▶ [DATA EXTRACT]:
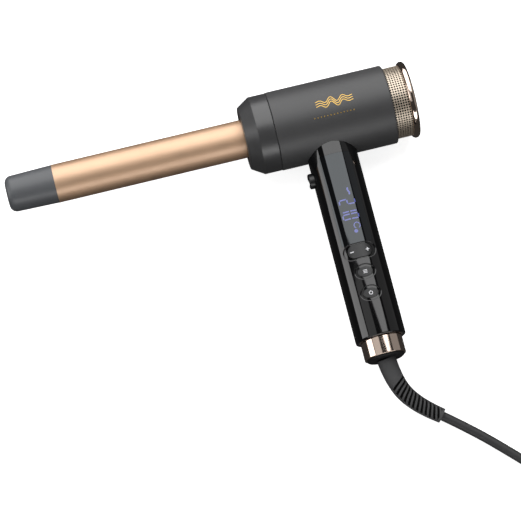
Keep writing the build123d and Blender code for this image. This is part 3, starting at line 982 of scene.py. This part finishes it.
class WAND_OT_strap_coil(bpy.types.Operator):
    """Wraps a strap round the wound turns of the cord."""

    bl_idname = "wand.strap_coil"
    bl_label = "Strap the coil"

    WIDTH = 0.011
    THICKNESS = 0.0007
    CORNER = 0.0032
    GAP = 0.0006
    ANGLE = 60

    def execute(self, context):
        low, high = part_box("cord_coil")
        centre = (low + high) / 2
        diameter = settings().cord.diameter
        middle = (high.x - low.x) / 2 - 2 * diameter
        wide, tall = 2 * diameter + self.GAP, high.z + self.GAP
        deselect()
        bpy.ops.mesh.primitive_plane_add(size=1, location=(0, 0, 0))
        strap = named("coil_strap")
        reshape(strap, lambda co: Vector((co.x * 2 * wide, 0, (co.y + 0.5) * tall)))
        edit(strap)
        bpy.ops.mesh.select_all(action="SELECT")
        bpy.ops.mesh.bevel(offset=self.CORNER, segments=6, affect="VERTICES")
        bpy.ops.mesh.select_all(action="SELECT")
        bpy.ops.mesh.delete(type="ONLY_FACE")
        bpy.ops.mesh.select_all(action="SELECT")
        bpy.ops.mesh.extrude_region_move(TRANSFORM_OT_translate={"value": (0, self.WIDTH, 0)})
        done()
        tidy_mesh(strap)
        stack(strap, "SOLIDIFY", thickness=self.THICKNESS, offset=-1)
        stack(strap, "BEVEL", width=0.0002, segments=2, limit_method="ANGLE")
        reshape(strap, lambda co: co + Vector((middle, -self.WIDTH / 2, 0)))
        turn = Matrix.Rotation(radians(self.ANGLE), 4, "Z")
        strap.data.transform(Matrix.Translation((centre.x, centre.y, 0)) @ turn)
        smooth(strap)
        fit_on(strap, "wand", hook_and_loop, ("cord_tie",))
        return {"FINISHED"}


class WAND_OT_perforate_sleeve(bpy.types.Operator):
    """Punches and rolls the perforated sleeve at the rear of the housing."""

    bl_idname = "wand.perforate_sleeve"
    bl_label = "Perforate the sleeve"

    CORNERS = 16
    BACKING_GAP = 0.0012
    BACKING_THICKNESS = 0.0008
    BACKING_MARGIN = 0.001

    def execute(self, context):
        sizes = settings().sleeve
        low, high = on_wand("grille_sleeve")
        radius = high.z
        mouth = on_wand("housing_shell")[1].x
        lip = on_wand("flange_ring")[0].x
        across = 2 * pi * radius / sizes.around
        sleeve = self.cell(sizes, across)
        for count, offset in ((sizes.columns, (sizes.pitch, 0, 0)), (sizes.around, (0, across, 0))):
            stack(
                sleeve, "ARRAY", count=count, use_relative_offset=False, use_constant_offset=True,
                constant_offset_displace=offset, use_merge_vertices=True, merge_threshold=0.00001)
        width = sizes.pitch * sizes.columns
        middle = (mouth + lip) / 2
        start = middle - width / 2
        reshape(sleeve, lambda co: co + Vector((start + sizes.pitch / 2, 0, 0)))
        edit(sleeve)
        for edge, end in ((start, low.x), (start + width, high.x)):
            choose(sleeve, lambda co: abs(co.x - edge) < 0.00002)
            bpy.ops.mesh.extrude_region_move(TRANSFORM_OT_translate={"value": (end - edge, 0, 0)})
        done()
        reshape(sleeve, wrap_on_housing(radius))
        tidy_mesh(sleeve, 0.00002)
        stack(sleeve, "SOLIDIFY", thickness=sizes.thickness, offset=-1)
        smooth(sleeve, 30)
        place_on_wand(sleeve)
        fit_on(sleeve, "wand", perforated_aluminium, ("grille_sleeve",))
        # the near-black tube inside the sleeve is painted shade for the holes
        self.shade_backing(radius - sizes.thickness - self.BACKING_GAP, low.x, high.x)
        return {"FINISHED"}

    def cell(self, sizes, across):
        """One square of sheet with a round hole in it."""
        deselect()
        bpy.ops.mesh.primitive_circle_add(
            vertices=self.CORNERS, radius=sizes.hole / 2, location=(0, 0, 0))
        cell = named("perforated_sleeve")
        bake_place(cell)
        edit(cell)
        bpy.ops.mesh.select_all(action="SELECT")
        bpy.ops.mesh.extrude_region_move(TRANSFORM_OT_translate={"value": (0, 0, 0)})
        done()
        for vertex in cell.data.vertices[self.CORNERS:]:
            reach = max(abs(vertex.co.x), abs(vertex.co.y))
            vertex.co.x *= sizes.pitch / 2 / reach
            vertex.co.y *= across / 2 / reach
        return cell

    def shade_backing(self, radius, start, end):
        """Near-black tube just inside the sleeve: painted shade seen through the holes."""
        near, far = start + self.BACKING_MARGIN, end - self.BACKING_MARGIN
        inner = radius - self.BACKING_THICKNESS
        shade_backing = turned_profile(
            "painted_shade_tube", [(near, radius), (far, radius), (far, inner), (near, inner)])
        smooth(shade_backing)
        place_on_wand(shade_backing)
        fit_on(shade_backing, "wand", painted_shade_backing)


class WAND_OT_light_display(bpy.types.Operator):
    """Lights the display: three digits, a unit sign, a heat sign and a dot."""

    bl_idname = "wand.light_display"
    bl_label = "Light the display"

    # places in millimetres, across the window and up from its lower end
    DIGITS = (6.6, 37.0)
    UNIT = (3.2, 14.0)
    DOT = (1.3, 9.4)
    HEAT = (3.4, 43.6)

    def execute(self, context):
        sizes = settings().display
        thick = sizes.proud
        window = on_wand("display_window")[0].y
        parts = []
        x, y = self.spot(self.DIGITS, window)
        for number, sign in enumerate("210"):
            parts += digit(sign, (x, y - sizes.pitch * number), sizes)
        unit = arc(self.spot(self.UNIT, window), 2.5 * MM, -60, 240)
        parts.append(stroke("unit", unit, 0.7 * MM, thick))
        dot = arc(self.spot(self.DOT, window), 0.85 * MM, 0, 342, 19)
        parts.append(stroke("dot", dot, 1.3 * MM, thick, True))
        heat = self.wave(self.spot(self.HEAT, window))
        parts.append(stroke("heat", heat, 1.3 * MM, thick))
        lit = join(parts, "display_segments")
        reshape(lit, wrap_on_handle(HANDLE_RADIUS))
        smooth(lit)
        place_on_wand(lit)
        fit_on(lit, "wand", lit_segment)
        return {"FINISHED"}

    def spot(self, place, window):
        """A place in millimetres from the window's lower end, in metres along the handle."""
        return place[0] * MM, window + place[1] * MM

    def wave(self, start, steps=18):
        """A short rising wave, the usual sign for heat."""
        return [
            (start[0] + 0.5 * MM * sin(2 * pi * i / steps), start[1] + (i / steps - 0.5) * 6.0 * MM)
            for i in range(steps + 1)
        ]


class WAND_OT_print_marks(bpy.types.Operator):
    """Prints the signs on the rocker, the mode button and the power button."""

    bl_idname = "wand.print_marks"
    bl_label = "Print the marks"

    CAPS = {"rocker": "rocker_button", "mode": "mode_button", "power": "power_button"}
    # places in millimetres from the middle of a cap
    SIGNS_AT = 6.6
    BARS_AT = (-1.1, 0, 1.1)

    def execute(self, context):
        thick = settings().display.proud
        centres = {}
        for body, node in self.CAPS.items():
            low, high = on_wand(node)
            centres[body] = (low.y + high.y) / 2
        x, y = self.SIGNS_AT * MM, centres["rocker"]
        half, width = 1.6 * MM, 0.7 * MM
        marks = [
            stroke("minus", line((-x - half, y), (half - x, y)), width, thick),
            stroke("plus", line((x, y + half), (x, y - half)), width, thick),
            stroke("plus_bar", line((x - half, y), (x + half, y)), width, thick * 1.1),
        ]
        self.apply(marks, "rocker_marks", "rocker")
        y = centres["mode"]
        bars = []
        for step in self.BARS_AT:
            height = y + step * MM
            bars.append(stroke("bar", line((-half, height), (half, height)), 0.5 * MM, thick))
        self.apply(bars, "mode_marks", "mode")
        y = centres["power"]
        ring = stroke("ring", arc((0, y), 1.35 * MM, -240, 60), 0.55 * MM, thick)
        bar = stroke("bar", line((0, y + 0.5 * MM), (0, y + 1.9 * MM)), 0.5 * MM, thick * 1.1)
        self.apply([ring, bar], "power_marks", "power")
        return {"FINISHED"}

    def apply(self, parts, name, body):
        marks = join(parts, name)
        reshape(marks, wrap_on_handle(CAP_RADIUS))
        smooth(marks)
        place_on_wand(marks)
        fit_on(marks, body, pad_print)


class WAND_OT_stamp_ornament(bpy.types.Operator):
    """Stamps the gold wave ornament on the housing."""

    bl_idname = "wand.stamp_ornament"
    bl_label = "Stamp the ornament"

    # places and sizes in millimetres, along the housing and round it
    WAVES = 3
    WAVE_TOP = 5.6
    WAVE_PITCH = 2.1
    WAVE_MIDDLE = 10
    WAVE_LENGTH = 31
    WAVE_SWING = 2.4
    DOTS = 13
    DOTS_FROM = -9.0
    DOTS_PITCH = 2.75
    DOTS_AT = -7.5

    def execute(self, context):
        thick = settings().display.proud
        parts = []
        for row in range(self.WAVES):
            height = (self.WAVE_TOP - self.WAVE_PITCH * row) * MM
            wave = self.wave(self.WAVE_MIDDLE * MM, height, self.WAVE_LENGTH * MM)
            parts.append(stroke("wave", wave, 0.55 * MM, thick))
        for i in range(self.DOTS):
            centre = ((self.DOTS_FROM + self.DOTS_PITCH * i) * MM, self.DOTS_AT * MM)
            parts.append(stroke("dot", arc(centre, 0.32 * MM, 0, 330, 11), 0.5 * MM, thick, True))
        ornament = join(parts, "wave_ornament")
        reshape(ornament, wrap_on_housing(HOUSING_RADIUS))
        smooth(ornament)
        place_on_wand(ornament)
        fit_on(ornament, "wand", hot_foil)
        return {"FINISHED"}

    def wave(self, middle, height, reach, steps=90):
        """A lock of hair as a wave that dies out at both ends."""
        points = []
        for i in range(steps + 1):
            share = i / steps
            swing = self.WAVE_SWING * MM * sin(pi * share)
            points.append((middle + (share - 0.5) * reach, height + swing * sin(6 * pi * share)))
        return points


class WAND_OT_finish_parts(bpy.types.Operator):
    """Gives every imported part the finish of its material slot."""

    bl_idname = "wand.finish_parts"
    bl_label = "Finish the parts"

    def execute(self, context):
        slots = {part["node"]: part["material_slot"] for part in frame["record"]["subparts"]}
        for name, node in frame["nodes"].items():
            coat(node, FINISHES[slots[name]])
        coat(frame["nodes"]["cord_gland"], gland_elastomer)
        return {"FINISHED"}


OPERATORS = [
    WAND_OT_set_stage,
    WAND_OT_lay_cord,
    WAND_OT_finish_parts,
    WAND_OT_mould_relief,
    WAND_OT_strap_coil,
    WAND_OT_perforate_sleeve,
    WAND_OT_light_display,
    WAND_OT_print_marks,
    WAND_OT_stamp_ornament,
]


class WAND_PT_panel(bpy.types.Panel):
    """Lists the wand's operators and settings."""

    bl_idname = "WAND_PT_panel"
    bl_label = "Curling Wand"
    bl_space_type = "VIEW_3D"
    bl_region_type = "UI"
    bl_category = "Curling Wand"

    def draw(self, context):
        layout = self.layout
        for operator in OPERATORS:
            layout.operator(operator.bl_idname)
        for group in ("sleeve", "relief", "cord", "display", "colours"):
            box = layout.box()
            box.label(text=group.title())
            for name in getattr(settings(), group).__annotations__:
                box.prop(getattr(settings(), group), name)


GROUPS = [WandColours, SleeveSizes, ReliefSizes, CordSizes, DisplaySizes, WandSettings]
CLASSES = [*GROUPS, *OPERATORS, WAND_PT_panel]


def register():
    for item in CLASSES:
        bpy.utils.register_class(item)
    bpy.types.Scene.curling_wand = PointerProperty(type=WandSettings)


def unregister():
    del bpy.types.Scene.curling_wand
    for item in reversed(CLASSES):
        bpy.utils.unregister_class(item)


def main():
    register()
    for operator in OPERATORS:
        group, name = operator.bl_idname.split(".")
        getattr(getattr(bpy.ops, group), name)()


if __name__ == "__main__":
    main()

▶ [THE PROBLEM]: Reproduce only the lines from the top of the material through the one bearing "a strap round", each exactly as it stands.

▶ [WRITTEN ANSWER]:
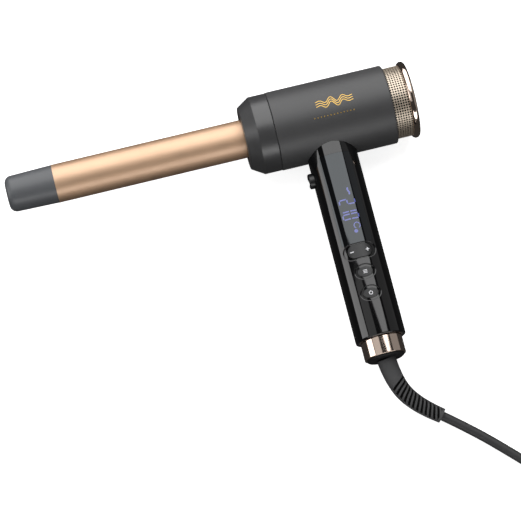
Keep writing the build123d and Blender code for this image. This is part 3, starting at line 982 of scene.py. This part finishes it.
class WAND_OT_strap_coil(bpy.types.Operator):
    """Wraps a strap round the wound turns of the cord."""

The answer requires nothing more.